I arrived at the wrong time, as most of the shops were getting closed. A young woman approached me and asked if I speak English. Then she asked that she wanted to talk, and we talked about the place I’m from, what did I see etc. After about 5 minutes she asked whether I’d accompany her for a massage. On my denial she asked me to go for a coffee; I agreed on condition that I chose the café. We talked for about 15 minutes, and she told me that how the local police, despite prostitution being illegal in China, keep silent and extort illegal sex workers by threatening prosecution.

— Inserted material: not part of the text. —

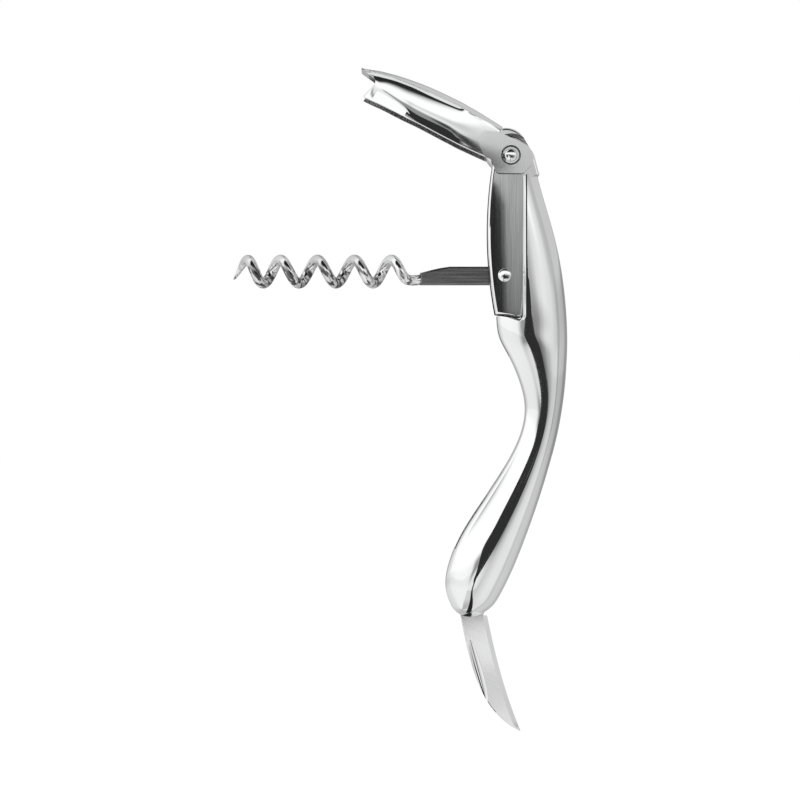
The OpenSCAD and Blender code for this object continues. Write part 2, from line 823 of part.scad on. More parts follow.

I also, learned that tens of thousands of women, from neighbouring provinces (she was from Hebei) come to Beijing willingly or by force.

Scenario-6

Same day, same area, China foreign language book shop

I wanted to buy a book on ‘learning Chinese’. The bookseller showed me an unabridged language learning pack, with speech modulation tools etc. I kept on mentioning that I’m looking for a basic book, but she wanted me to try and learn some words in Chinese, how the accented words are pronounced etc. Only after 15 minutes of demonstration did she mention that it’s a great language pack and it will only cost Rmb 499.

The key point that emerge from these two scenarios, confirmed by Rob Hughes of Linde, that business in China is all about relationships. Establishing a workable relationship or communication is a prerequisite, before even making a business proposition.

To conclude, the China IBE added new dimensions to my lines of thought – to understand, interact and do business with people from diverse cultural setting, which will enrich me and my values in the long-run.